- Birth name: Dexter Miles Tortoriello
- Also known as: Dawn Golden
- Born: August 5, 1986 (age 39)
- Origin: Chicago, United States
- Genres: Electronic, indie pop
- Occupation(s): Singer, songwriter, musician, producer
- Years active: 2009–present
- Labels: Downtown Records, Mad Decent, Lefse
- Website: housesmusic.com

= Dexter Tortoriello =

American singer-songwriter

Dexter Miles Tortoriello (born August 5, 1986) is an American singer, songwriter and record producer. He rose to prominence as part of the group Houses and is also known for his work as Dawn Golden, as well as his production for pop and hip-hop artists.

==Life and career==
===Early life and career beginnings===
Tortoriello grew up in Chicago. One of his father's friends owned a recording studio, so Tortoriello and his brother had access to a wide range of analog recording equipment, including eight-track recorders and effects racks, from at least the age of twelve. This led to him starting numerous musical projects, initially focusing on electronic music but later developing into doom metal, noise, and ambient styles.

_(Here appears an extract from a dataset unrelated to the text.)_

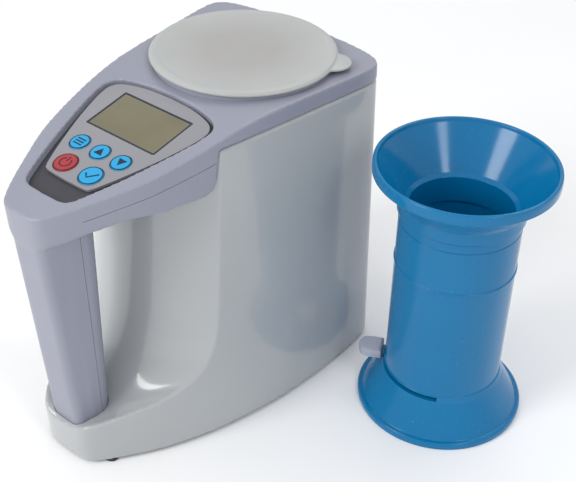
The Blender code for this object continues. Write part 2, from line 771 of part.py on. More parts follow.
def main_board(meter):
    board = box((-34, 34), (MAIN_BOARD_Y, MAIN_BOARD_Y + 1.6), (62, 162))
    chips = [((-14, 4), (96, 114)), ((10, 22), (100, 108)), ((-26, -18), (126, 140)),
             ((2, 26), (140, 150)), ((-22, -4), (74, 82))]
    for across, up in chips:
        board = joined(board, box(across, (MAIN_BOARD_Y + 1.0, MAIN_BOARD_Y + 4.6), up))
    board = joined(board, box((-12, 12), (MAIN_BOARD_Y + 1.0, MAIN_BOARD_Y + 8), (153, 160)))
    place("main_board", cleaned(board), "board_green", meter)


def key_board(meter):
    half = [(0, -60), (16, -60), (22, -50), (30, -20), (30, 26), (0, 26)]
    board = prism(mirrored_outline(half), *KEY_BOARD_Z)
    place("key_board", on_panel(board), "board_green", meter)


def key_switches(meter):
    for name, (x, y, _, _) in KEYS.items():
        foot = KEY_BOARD_Z[1] + GAP
        body = box((x - 3, x + 3), (y - 3, y + 3), (foot, foot + 1.3))
        body = joined(body, cylinder(1.7, foot + 0.9, foot + 1.9, (x, y), 12))
        place(name.replace("key", "switch"), on_panel(body), "dark_plastic", meter)


def lcd_module(meter):
    half_x, half_y, height = LCD_MODULE[0] / 2, LCD_MODULE[1] / 2, LCD_MODULE[2]
    module = box((-half_x, half_x), (LCD_Y - half_y, LCD_Y + half_y),
                 (LCD_MODULE_TOP - height, LCD_MODULE_TOP))
    place("lcd_module", on_panel(module), "lcd_glass", meter)


def ribbon(meter):
    """Flat cable from the main board's socket up to the key board."""
    route = [(-77.3, 156.5), (-72, 160), (-69.5, 172), (-69, 190), (-71, 204), (-76, 210.6),
             (-84, 215.8)]
    line = spline(route, 3)
    upper = offset_curve(line, 0.4)
    lower = offset_curve(line, -0.4)
    strip = side_prism(upper + list(reversed(lower)), 9)
    place("display_ribbon", strip, "inner_white", meter)


# ---------------------------------------------------------------- control panel

def panel_tray(meter):
    tray = prism(panel_outline(GAP), -PANEL_DEPTH + GAP, TRAY_TOP)
    tray = cut(tray, lcd_window(-1.5, -10, 10), *key_holes(0.4, -10, 10))
    place("panel_tray", on_panel(cleaned(tray)), "dark_tray", meter)


def overlay(meter):
    outline = mirrored_outline(OVERLAY_OUTLINE[::-1])
    sheet = prism(outline, OVERLAY_TOP - OVERLAY_THICKNESS, OVERLAY_TOP)
    sheet = cut(sheet, lcd_window(GAP, -10, 10), *key_holes(0.4, -10, 10))
    place("keypad_overlay", on_panel(cleaned(sheet)), "silver_overlay", meter)


def lcd_lens(meter):
    lens = lcd_window(0.0, OVERLAY_TOP - OVERLAY_THICKNESS, OVERLAY_TOP - LCD_SINK)
    place("lcd_lens", on_panel(lens), "lcd_glass", meter)


def key(panel, name):
    x, y, radius, colour = KEYS[name]
    flange = radius + 0.8
    below = [(0, 0), (radius - 1.5, 0.1), (radius - 0.4, 0.3), (radius, 0.8), (radius, 7.3),
             (flange, 7.3), (flange, 8.2), (1.6, 8.2), (1.6, 9.6), (0, 9.6)]
    profile = [(r, KEY_TOP - depth) for r, depth in below]
    place(name, turned(profile, KEY_ROUND, (x, y)), colour, panel, (x, y, KEY_TOP))


# ---------------------------------------------------------------- filling cup

def funnel(cup):
    profile = [
        (61.0, CUP_TOP), (CUP_RIM_R, 203.6), (CUP_RIM_R, 197.0), (61.6, 196.0), (59.4, 195.6),
        (46.5, 181.6), (44.4, 178.6), (43.9, 176.0), (43.9, 169.2), (43.2, 168.4), (41.7, 168.0),
        (41.7, BARREL_TOP + 0.4), (BARREL_BORE_R - GAP, BARREL_TOP + 0.4),
        (BARREL_BORE_R - GAP, SPIGOT_BOTTOM), (36.0, SPIGOT_BOTTOM), (36.0, 169.8),
        (38.6, 171.4), (59.6, 203.4), (60.2, CUP_TOP)]
    place("cup_funnel", turned(profile), "cup_blue", cup)


def sector(inner, outer, start, end, low, high, steps=12):
    angles = [math.radians(start + (end - start) * i / steps) for i in range(steps + 1)]
    outline = [(outer * math.cos(a), outer * math.sin(a)) for a in angles]
    outline += [(inner * math.cos(a), inner * math.sin(a)) for a in reversed(angles)]
    return prism(outline, low, high)


def barrel(cup):
    profile = [
        (BARREL_R - 0.4, BARREL_TOP), (BARREL_R, BARREL_TOP - 0.4), (BARREL_R, 127.4),
        (BARREL_R + 0.5, 126.9), (BARREL_R + 0.5, 126.1), (BARREL_R, 125.6), (BARREL_R + 0.1, 34.2),
        (43.0, 33.8), (44.4, 29.4), (47.4, 23.4), (52.0, 15.0), (57.4, 6.2), (59.2, 4.6),
        (60.6, 4.0), (CUP_FOOT_R, 3.2), (CUP_FOOT_R, 0.4), (60.6, 0), (58.8, 0), (58.4, 1.6),
        (55.4, 5.2), (49.8, 14.0), (45.0, 22.4), (41.8, 28.0), (GATE_BORE_R, 28.6),
        (GATE_BORE_R, GATE_LEDGE_Z), (BARREL_BORE_R, GATE_LEDGE_Z), (BARREL_BORE_R, BARREL_TOP)]
    body = turned(profile)
    neck_angle = math.degrees(LEVER_NECK / 2 / BARREL_R) + 0.8
    slot = sector(36, 50, LEVER_ANGLE - neck_angle, LEVER_ANGLE + LEVER_TRAVEL + neck_angle,
                  30.2, 33.4, 20)
    place("cup_barrel", cleaned(cut(body, slot)), "cup_blue", cup)


def gate_seat(cup):
    disc = cylinder(GATE_BORE_R - GAP, 33.7, GATE_LEDGE_Z - GAP, segments=ROUND)
    disc = joined(disc, cylinder(6, 35, 41, segments=SMALL_ROUND))
    for turn in (0, 180):
        start = LEVER_ANGLE + turn - OPENING_HALF_ANGLE
        disc = cut(disc, sector(9.0, 35.5, start, start + 2 * OPENING_HALF_ANGLE, 30, 45))
    disc = cut(disc, cylinder(2.3, 20, 50, segments=16))
    place("gate_seat", cleaned(disc), "cup_blue", cup)


def gate_shutter(cup):
    low, high = 31.2, 33.0
    plate = cylinder(9.5, low, high, segments=SMALL_ROUND)
    for turn in (0, 180):
        start = LEVER_ANGLE + turn - VANE_HALF_ANGLE
        plate = joined(plate, sector(2.0, 37.6, start, start + 2 * VANE_HALF_ANGLE, low, high))
    ear = box((30, 53), (-LEVER_NECK / 2, LEVER_NECK / 2), (low, high))
    plate = joined(plate, moved(ear, Matrix.Rotation(math.radians(LEVER_ANGLE), 4, "Z")))
    plate = cut(plate, cylinder(2.4, 20, 50, segments=16))
    place("gate_shutter", cleaned(plate), "cup_blue", cup)


def gate_lever(cup):
    outline = [(44.8, -8.4), (52, -8.9)] + arc((54.2, 0), 8.9, -70, 70, 8) + [(52, 8.9), (44.8, 8.4)]
    knob = prism(outline, 30.2, 36.4)
    crown = prism(inset(outline, 1.0), 36.0, 37.2)
    knob = joined(knob, crown)
    half = LEVER_NECK / 2 + GAP
    knob = cut(knob, box((40, 53.3), (-half, half), (30.9, 33.3)))
    knob = moved(knob, Matrix.Rotation(math.radians(LEVER_ANGLE), 4, "Z"))
    place("gate_lever", cleaned(knob), "lever_white", cup)


def gate_pivot(cup):
    profile = [(0, 40), (2.0, 40), (2.0, 30.9), (5.0, 30.9), (5.0, 29.4), (4.0, 28.6), (0, 28.6)]
    place("gate_pivot", turned(profile, 16), "steel", cup)


def build():
    for item in list(bpy.data.objects):
        bpy.data.objects.remove(item)
    meter = empty("meter", (-MID_X, -MID_Y, 0))
    panel = empty("panel", (0, PANEL_Y, top_height(PANEL_Y)), ARM_SLOPE, meter)
    cup = empty("cup", (CUP_X - MID_X, CUP_Y - MID_Y, 0))
    main_shell(meter)
    top_cover_and_handle_back(meter)
    for make in (mouth_ring, lid, base_plate, feet, base_screws, battery_door, battery_contacts,
                 outer_electrode, centre_electrode, cell_base, load_cell, load_cell_screw,
                 temperature_probe, main_board, key_board, key_switches, lcd_module, ribbon,
                 panel_tray, overlay, lcd_lens):
        make(meter)
    for index in range(4):
        battery(meter, index)
    for name in KEYS:
        key(panel, name)
    for make in (funnel, barrel, gate_seat, gate_shutter, gate_lever, gate_pivot):
        make(cup)


build()
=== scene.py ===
import math

import bmesh
import bpy
import numpy as np
from mathutils import Matrix, Vector


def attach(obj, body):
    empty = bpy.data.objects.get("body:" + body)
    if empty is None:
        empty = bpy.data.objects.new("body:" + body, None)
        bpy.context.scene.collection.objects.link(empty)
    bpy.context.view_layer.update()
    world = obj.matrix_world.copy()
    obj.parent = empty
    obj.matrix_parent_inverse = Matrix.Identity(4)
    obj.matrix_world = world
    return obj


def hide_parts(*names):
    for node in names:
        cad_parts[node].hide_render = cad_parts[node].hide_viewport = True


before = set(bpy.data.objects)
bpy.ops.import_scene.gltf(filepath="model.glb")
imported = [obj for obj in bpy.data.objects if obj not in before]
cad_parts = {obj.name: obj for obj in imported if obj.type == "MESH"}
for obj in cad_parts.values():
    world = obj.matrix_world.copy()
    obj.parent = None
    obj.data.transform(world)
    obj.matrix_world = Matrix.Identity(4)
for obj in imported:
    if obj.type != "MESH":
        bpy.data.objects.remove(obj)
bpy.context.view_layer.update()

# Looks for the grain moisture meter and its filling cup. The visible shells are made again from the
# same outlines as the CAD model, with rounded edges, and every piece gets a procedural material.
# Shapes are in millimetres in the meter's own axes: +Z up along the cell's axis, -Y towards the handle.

MM = 0.001

# ---------------------------------------------------------------- sizes, as in the CAD model

GAP = 0.3
BODY_BOTTOM, BODY_TOP, COVER_TOP = 2.5, 228.0, 240.0
BODY_WALL, COVER_WALL = 3.0, 2.5
HULL_LOW, HULL_HIGH = -20.0, 262.0
FRONT_TOP = 212.0
ARM_SLOPE, SLOPE_START, SLOPE_END = 11.3, -38.0, -86.0
ARM_REAR, ARM_UNDER = -88.0, 199.4
FRONT, REAR, DEEP, HIGH, BROAD = -260.0, 100.0, -60.0, 320.0, 120.0
ARM_NOSE = [
    (FRONT, 173), (-200, 188), (-187, 191.2), (-174, 195), (-160, 197.8), (-145, 199.2),
    (-125, ARM_UNDER)]
ARM_CORNER = [
    (-101, ARM_UNDER), (-96.3, 201), (-93, 204.5), (-91.5, 209), (-89.5, 222),
    (ARM_REAR, BODY_TOP)]
BASE_OUTLINE = [
    (0, -188.8), (12, -188.3), (19.5, -186.6), (25, -182.2), (34.4, -170), (47.8, -149),
    (58.6, -127), (67.8, -102), (75.2, -73.5), (81.0, -40), (83.8, 0), (83.6, 24), (82.0, 46),
    (78.5, 58), (69, 64.5), (40, 68), (0, 69.6)]
TOP_OUTLINE = [
    (0, -200.4), (9.5, -200.0), (14.5, -198.2), (18.5, -194), (25.8, -182.2), (36.8, -160.5),
    (47.6, -137), (55.8, -107), (61.2, -77), (66.4, -40), (71.6, 0), (75.0, 24), (77.0, 43.5),
    (74.8, 54.3), (63.5, 61.3), (38, 65.6), (0, 67.3)]
WIDEST, FOREMOST = 83.8, -200.45
OUTLINE_STEPS = [3, 5, 5, 3, 4, 5, 5, 5, 5, 5, 5, 4, 5, 5, 4, 4]
ROUGH_STEPS = [1, 2, 2, 1, 1, 2, 2, 2, 2, 2, 1, 1, 2, 2, 1, 1]
HAND_EDGE = [
    (-84, 270), (-88.5, 214), (-93, 160), (-96.5, 118), (-99.5, 91), (-104, 76), (-111, 64),
    (-120, 56.5), (-135, 50.5), (-150, 46.5), (-163, 43.5), (-176, 40.5), (-190, 36.5), (-235, 25)]
HAND_MIDDLE = [
    (-112, 270), (-117, 214), (-121, 160), (-125, 118), (-128.5, 91), (-133.5, 72), (-140, 58),
    (-148, 48), (-157, 40.5), (-166, 36.5), (-173, 34.5), (-181, 33), (-190, 31), (-235, 21)]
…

===Houses and All Night (2009–2011)===
After spending several months off the grid in Hawaii at the beginning of 2010, Tortoriello and his partner Megan Messina returned to Chicago, where he began to combine samples of older projects with field recordings from the island to create his first songs as Houses. Houses' style was a significant departure from his previous work, showcasing a blissed out, hypnagogic pop sound. Soon after Tortoriello posted the song "Endless Spring" on his Myspace page, Pitchfork featured the track on their website, and within three days Houses was signed by Lefse Records. Messina joined the group soon after. Houses released the album via Lefse on October 19, 2010, and played their first shows on October 20 at the CMJ Music Marathon in New York. At the same time, their single "Soak It Up" was featured as part of a multimedia photography retrospective at the New York Public Library Main Branch. In 2011, the band toured North America and performed at South By Southwest.

===Dawn Golden (2011)===
After releasing All Night, Tortoriello began posting solo material on Bandcamp. The sound was a significant departure from Houses, described by Time Out as "dark, droning and ethereal." He released the Blow EP in early 2011 via Bandcamp. Soon after, Diplo reached out to Tortoriello via Myspace and signed the act to his label, Mad Decent. On April 12, 2011, he re-released Blow via Mad Decent and Downtown Records. The EP was generally well received, described by NPR Music as "aggressive and immediate" and by the Chicago Reader as "vital and exciting." Tortoriello played the Mad Decent Block Party as Dawn Golden in August 2011.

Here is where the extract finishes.